More random python observations from a perl programmer

Sat Aug 21 21:25:25 EDT 1999

[posted & mailed]

[Tom Christiansen]
>:>    You can't use "in" on dicts.  Instead, you must use

[Neil Schemenauer]
>: In the Python philosophy, every expression should have an obvious
>: meaning.  "in" in this case does not.  Perl has a different
>: philosophy here.

[Tom Christiansen]
> To me it would be clear that it's a wasteful linear search of the
> values, just as in a list it's a wasteful linear search of the
> elements.

Python doesn't mind if you want to do something (theoretically) inefficient,
and e.g.

    x = [3, 5, 11]
    if 5 in x:
        print "yes"

does print yes (darned fast, too <wink>).  So the ambiguity of "thing in
dict" doesn't resolve itself on this basis.  Many people also view sequences
as mapping an index set to the sequence elements, and under that view the
current "thing in sequence" isn't asking whether thing is in the index set;
so "for consistency", then, "thing in dict" would have to refer to
membership in dict.values().  Finally, since you can already ask about key
membership directly via dict.has_key(thing), it would be un-Pythonic to
introduce a second spelling ("there's only one (most obvious) way to do it"
is a Python goal).

[on what's a local]
> I understand.  But it's well, surprising that it's all context-
> dependent.  Not fun to look for.

But there's nothing to look *for* <wink>.  That Python does not have
Scheme-like lexical closures, or dynamic scoping either, means that each
unqualifed name is either purely local or global; there are no other
possibilities to worry about, and globals used on the LHS of an assignment
have to be explicitly declared "global" *in* every function they're so used.
So global-vs-local is a purely local static property of a function's source
text, and no context outside of a function's body need be looked at.  It's a
non-issue in practice.

IMO Python's rules wouldn't work nearly as well in the presence of nested
lexical scoping, so I've got mixed feelings about introducing lexical
closures.  Most closures are "tiny & simple" enough that the
default-argument trick is semantically adequate albeit syntactically clumsy.

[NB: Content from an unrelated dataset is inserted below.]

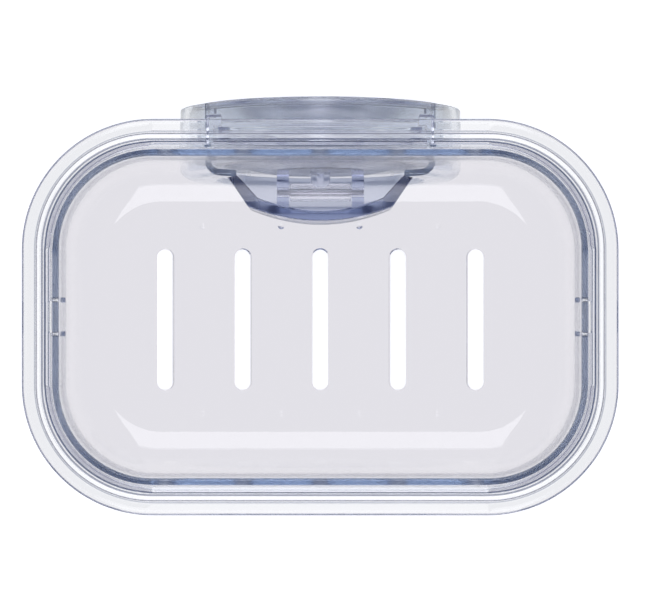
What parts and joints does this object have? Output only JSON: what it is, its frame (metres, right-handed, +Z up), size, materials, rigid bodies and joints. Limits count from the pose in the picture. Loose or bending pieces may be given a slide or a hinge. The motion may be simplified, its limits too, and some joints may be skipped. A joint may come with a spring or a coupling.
{
  "type": "suction soap dish",
  "caption": "Clear rounded soap dish with drain slots, hung from a round lever-locked suction cup that holds on a smooth wall.",
  "frame": {"origin": "centre of the suction cup's lip, on the wall plane", "axes": "+Z up, +Y towards the wall, +X along the dish's length"},
  "size_m": [0.146, 0.1039, 0.0864],
  "materials": {
    "soft_vinyl": "soft clear, slightly cloudy",
    "stem_plastic": "clear, polished",
    "pin_steel": "drawn wire",
    "housing_plastic": "clear, polished",
    "bracket_plastic": "clear, polished",
    "lever_plastic": "clear, polished",
    "frame_plastic": "clear, polished",
    "tray_plastic": "clear, polished"
  },
  "bodies": {
    "root": {"suction_cup": "soft_vinyl", "suction_housing": "housing_plastic", "wall_bracket": "bracket_plastic"},
    "stem": {"stem_anchor": "stem_plastic", "lever_pin": "pin_steel"},
    "lever": {"lock_lever": "lever_plastic"},
    "frame": {"dish_frame": "frame_plastic"},
    "tray": {"soap_tray": "tray_plastic"}
  },
  "joints": [
    {"name": "stem_slide", "type": "slide", "parent": "root", "child": "stem", "axis": [0, 1, 0], "range_m": [0, 0.0036], "deforming": ["suction_cup"]},
    {"name": "lever_flip", "type": "hinge", "parent": "stem", "child": "lever", "pos_m": [0, -0.0219, 0], "axis": [-1, 0, 0], "range_deg": [0, 90]},
    {"name": "frame_lift", "type": "slide", "parent": "root", "child": "frame", "axis": [0, 0, 1], "range_m": [0, 0.012]},
    {"name": "tray_lift", "type": "slide", "parent": "frame", "child": "tray", "axis": [0, 0, 1], "range_m": [0, 0.03]}
  ],
  "couplings": [
    {"joint": "stem_slide", "follows": "lever_flip", "m_per_rad": 0.0022282}
  ]
}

> ... but I've never understood why
>
>     a += b
>
> isn't immediately obvious as
>
>     a = a + b

That would be OK by me, but it would preclude some very natural uses for the
shorthand syntax.  Mentioned before e.g. that the NumPy people would love
for

    a += b

to update matrix a in-place ("a" and "b" may each consume many dozens of
megabytes, and in-place modification can buy order-of-magnitude runtime
efficiencies when mucking with huge objects).

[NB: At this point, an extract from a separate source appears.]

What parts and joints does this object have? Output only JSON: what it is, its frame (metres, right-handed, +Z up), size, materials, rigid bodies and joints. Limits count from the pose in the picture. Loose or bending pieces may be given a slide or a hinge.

Guido isn't opposed to += & friends, they simply hasn't been implemented
yet.

>: As I mentioned earlier, everything is a reference.  You just have
>: to know what is mutable and what is not.  Lists, obviously from
>: your example, are.

> Alas, I'm pretty sure that this isn't how people think unless
> they're trained to do so.
>
> There's a reason that in Perl most people still use
>
>     @a = (1,2,3);
>
> not
>
>     $a = [1,2,3];
>
> It's because @a is a first-class array, and $a merely a reference
> thereto.

The majority of Perl dabblers (as opposed to serious Perl programmers, but I
don't know many of those) I know avoid the latter form becase Perl's flavor
of references baffles them.

I don't think it's the "referenceness" per se, but the spelling that hangs
them up -- after the above, I'm not sure you can still sympathize with
someone asking "now what the heck is the difference between '$$a' and
'@$a'?!".  I agree it's perfectly logical, but *I* still hear it a lot <0.5
wink>.

The other thing I see a lot is

    @a = [5, 6, 7];

which is a very tempting mistake for people coming from other languages
(like, say, Python).  This doesn't create the array they expected, but a
1-element array containing a reference to the array they were expecting, and
e.g. now you have to get at the 2nd element via ${$a[0]}[1].  Last time I
tried that, "perl -w" let it slip by silently, too.  As you've noted
eloquently before, array-vs-scalar context is a "deadly sin" in Perl, and
I'll add that the introduction of references only made that aspect of the
language even touchier (now things that "look like" arrays can actually be
scalar).

> Copying things not producing a copy is well, not what non-serious
> programmers immediately think of.

Patience, here.  People will repeat this until it sinks in <wink>:
assignment never copies in Python.  It just binds a name to an object.  This
is something many (by no means all) people do struggle with at first, but I
think it's because it's *simpler* than what they're expecting, and it takes
some time before they stop trying to apply the overly convoluted mental
models they bring with them from other languages.  Persist, and the light
will eventually dawn!

> Why can python copy sequences of chars (1-byte strings) trivially:
>
>     s = "this stuff"
>     t = s
>
> But as soon as you have a sequence of, oh, integers for example, you
> can't use the same set-up.  Very odd.

Nope, that example and

    s = [1, 2, 3]
    t = s

are exactly the same.  In the first case, s and t end up naming the same
string ("s is t" returns true after that snippet); in the second case, s and
t end up naming the same array; and after

    s = anything_whatsoever
    t = s

s and t are both names for whatever anything_whatsoever computed.
Absolutely no exceptions.  The semantics of argument-passing work exactly
this way too: the formal argument names are simply bound to the actual
arguments passed by the caller, as if by a sequence of assignment
statements.  Ditto for
    from module import thing
In that case the local name "thing" is attached to the object module.thing.
Ditto for
    import module
There the local name "module" is attached to the module object.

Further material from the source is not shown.